Politics: The sniping is petty, coming from the party wing that can't abide its president, either.

January 04, 1998|ROSS K. BAKER | Ross K. Baker is a professor of political science at Rutgers University

The vice president attended all the best schools. His father was a U.S. senator. And although he claimed to be a creature of the common soil of the American South, the aroma of prep schools and Ivy League colleges clung to him and offended his party's most militant members. Even his military service in time of war could not expunge the image of him as a child of privilege whose attainments had come about more from family connections than honest toil. But the president stood by him in face of all the criticism and said of him, "I don't think there's ever been a vice president that has been as much involved in our policy-making and our decisions. . . . He's been the best."

The vice president in question is not Al Gore in 1998 but George Bush in 1988. And the dire year-end predictions about Gore's chances of succeeding President Clinton, prompted by equal portions of media prodding at the nerve endings of a comatose public and the wishful thinking of his envious rivals, will ultimately be as successful in derailing Gore as in scuttling Bush a decade ago.

Both men have been made victims of their privileged backgrounds. Humble origins remain an unquestioned badge of authenticity in American politics, and those born to status and comfort have to struggle to divest themselves of any taint of silk-hat elitism.

Bush's problem was that in early 1988, he got tagged with being a wimp who had everything presented to him on a silver salver. Some of Bush's rebuttal--his sterling war record and athletic prowess--were effective in blunting the jibes that emanated mostly from his party's right wing. Other efforts at ordinariness, such as his professed fondness for fried pork rinds, were transparently implausible.

Gore's problem is somewhat more complicated. He has adroitly converted his public stiffness and formality into a political plus by the use of self-parody. But this can be two-edged sword in presidential politics where self-deprecation and humility appear less than heroic.

Gore's most likely rival for the nomination, House Minority Leader Richard A. Gephardt, has attacked from another direction in a manner reminiscent of the followers of Rep. Jack Kemp and the Rev. Pat Robertson snapping at Bush's heels in 1988. The charge lodged against Gore is that he is an apostate and opportunist who has deserted his party's most cherished principles by his vocal advocacy of free trade, welfare reform and the balanced budget. Bush, despite his utter fidelity to Ronald Reagan's brand of Republicanism, was also derided by the true believers as a counterfeit conservative whose commitment to the sacred texts was only skin-deep. This suspicion of Bush had its roots in his statement--impolitic or refreshingly candid depending on your viewpoint--in 1980 dismissing Reagan's fiscal plan as "voodoo economics."

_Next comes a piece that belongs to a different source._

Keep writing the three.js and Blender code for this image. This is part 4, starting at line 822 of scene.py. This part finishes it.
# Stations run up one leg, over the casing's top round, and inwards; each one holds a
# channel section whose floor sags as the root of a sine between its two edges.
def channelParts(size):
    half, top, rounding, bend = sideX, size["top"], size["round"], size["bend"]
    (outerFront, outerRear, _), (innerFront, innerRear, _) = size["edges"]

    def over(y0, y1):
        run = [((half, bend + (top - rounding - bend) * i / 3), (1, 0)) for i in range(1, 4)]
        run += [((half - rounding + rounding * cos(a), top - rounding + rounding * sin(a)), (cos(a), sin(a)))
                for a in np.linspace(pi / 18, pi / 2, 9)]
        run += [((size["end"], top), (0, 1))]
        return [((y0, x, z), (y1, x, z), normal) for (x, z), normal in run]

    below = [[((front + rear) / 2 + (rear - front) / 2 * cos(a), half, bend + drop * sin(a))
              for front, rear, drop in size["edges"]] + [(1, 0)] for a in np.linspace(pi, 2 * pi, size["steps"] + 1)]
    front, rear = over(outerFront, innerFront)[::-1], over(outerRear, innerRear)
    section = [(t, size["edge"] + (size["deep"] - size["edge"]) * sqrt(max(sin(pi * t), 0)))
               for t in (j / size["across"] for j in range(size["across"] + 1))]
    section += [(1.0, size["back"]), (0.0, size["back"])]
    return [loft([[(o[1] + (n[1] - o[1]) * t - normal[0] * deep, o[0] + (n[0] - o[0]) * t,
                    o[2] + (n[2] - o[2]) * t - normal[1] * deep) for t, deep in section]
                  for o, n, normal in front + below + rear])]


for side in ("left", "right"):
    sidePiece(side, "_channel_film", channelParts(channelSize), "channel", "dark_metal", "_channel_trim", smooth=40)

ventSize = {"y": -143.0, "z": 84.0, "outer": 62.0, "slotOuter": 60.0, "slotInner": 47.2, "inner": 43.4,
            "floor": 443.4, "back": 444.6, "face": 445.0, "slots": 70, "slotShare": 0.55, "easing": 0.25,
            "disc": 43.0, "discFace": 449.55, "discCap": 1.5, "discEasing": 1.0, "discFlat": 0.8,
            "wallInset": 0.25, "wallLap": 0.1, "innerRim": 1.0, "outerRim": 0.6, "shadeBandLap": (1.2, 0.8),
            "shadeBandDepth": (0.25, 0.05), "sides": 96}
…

Gore faces an additional problem that Bush never had to confront: the lingering accusations of impropriety over fund-raising in the 1996 presidential campaign. Even the recent vindication of Gore by Atty. Gen. Janet Reno--known to be no pal of the vice president's--has not laid the issue to rest. Campaign finance laws certainly were violated in the case of the Buddhist nuns' contributions and the conversion of "soft money" to "hard money" by the Democratic National Committee, but there is no evidence that Gore knew of either violation. As for Gore's telephone solicitations running afoul of the 105-year-old Pendleton Act, passed in the wake of President Garfield's assassination to protect civil servants from being dunned by politicians, he might as plausibly be prosecuted for fraud for boasting to reporters that he was the model for the hero of "Love Story."

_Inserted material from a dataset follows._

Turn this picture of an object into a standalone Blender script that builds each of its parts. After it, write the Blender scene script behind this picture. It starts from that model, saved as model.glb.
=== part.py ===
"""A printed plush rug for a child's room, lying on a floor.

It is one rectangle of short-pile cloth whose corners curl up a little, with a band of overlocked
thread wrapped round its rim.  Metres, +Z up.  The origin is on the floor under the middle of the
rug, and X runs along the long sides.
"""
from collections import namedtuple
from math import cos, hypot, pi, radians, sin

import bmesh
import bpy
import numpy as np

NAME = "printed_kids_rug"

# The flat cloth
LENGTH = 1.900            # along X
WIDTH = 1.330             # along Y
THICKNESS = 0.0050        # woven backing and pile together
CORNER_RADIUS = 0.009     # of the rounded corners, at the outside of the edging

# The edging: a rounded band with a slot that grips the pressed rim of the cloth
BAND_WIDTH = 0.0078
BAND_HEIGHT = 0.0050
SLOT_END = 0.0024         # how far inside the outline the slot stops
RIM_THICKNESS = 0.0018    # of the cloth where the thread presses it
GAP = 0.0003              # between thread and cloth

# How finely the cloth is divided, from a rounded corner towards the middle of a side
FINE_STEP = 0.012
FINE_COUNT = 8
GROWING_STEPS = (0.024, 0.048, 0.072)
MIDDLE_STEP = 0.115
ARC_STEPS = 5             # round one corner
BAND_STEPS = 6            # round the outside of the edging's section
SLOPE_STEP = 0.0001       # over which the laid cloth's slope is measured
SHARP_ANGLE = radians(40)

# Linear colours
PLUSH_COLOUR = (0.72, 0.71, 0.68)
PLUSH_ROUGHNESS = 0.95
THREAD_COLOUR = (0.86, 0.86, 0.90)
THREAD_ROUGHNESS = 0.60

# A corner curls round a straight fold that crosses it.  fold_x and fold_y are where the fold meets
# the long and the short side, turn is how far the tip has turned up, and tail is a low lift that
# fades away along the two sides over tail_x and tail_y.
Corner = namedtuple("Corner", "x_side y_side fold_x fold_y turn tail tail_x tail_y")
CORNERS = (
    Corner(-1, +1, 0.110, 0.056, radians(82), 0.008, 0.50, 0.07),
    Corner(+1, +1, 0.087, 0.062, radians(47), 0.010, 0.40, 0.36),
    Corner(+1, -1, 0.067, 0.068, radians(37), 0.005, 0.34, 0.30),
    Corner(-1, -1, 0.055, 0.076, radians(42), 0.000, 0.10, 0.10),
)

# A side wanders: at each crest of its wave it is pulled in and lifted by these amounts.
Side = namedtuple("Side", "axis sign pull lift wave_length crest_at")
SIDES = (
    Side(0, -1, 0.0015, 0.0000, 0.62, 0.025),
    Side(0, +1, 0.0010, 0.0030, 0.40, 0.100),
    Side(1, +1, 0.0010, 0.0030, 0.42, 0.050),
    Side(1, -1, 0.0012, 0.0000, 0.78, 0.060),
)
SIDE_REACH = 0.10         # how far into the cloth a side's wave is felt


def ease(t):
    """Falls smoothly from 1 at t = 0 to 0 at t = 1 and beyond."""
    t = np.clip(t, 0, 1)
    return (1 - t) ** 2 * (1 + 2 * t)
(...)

Most of the attacks on Gore are simply the ration of grief that any front-runner can expect. Some of the anointed with the fortitude to weather the storm, like George Bush, end up the nominee; others, like Edmund S. Muskie in 1972, stagger and collapse.

But in the attacks on Gore there is more afoot than ordinary backbiting. There is an inquisitional malice behind the implications that he is not a true Democrat. Ironically, it is not because Gore is seen as deviating from the principles of his party's president, as was George Bush, but for his very fidelity to the president's new path for the party.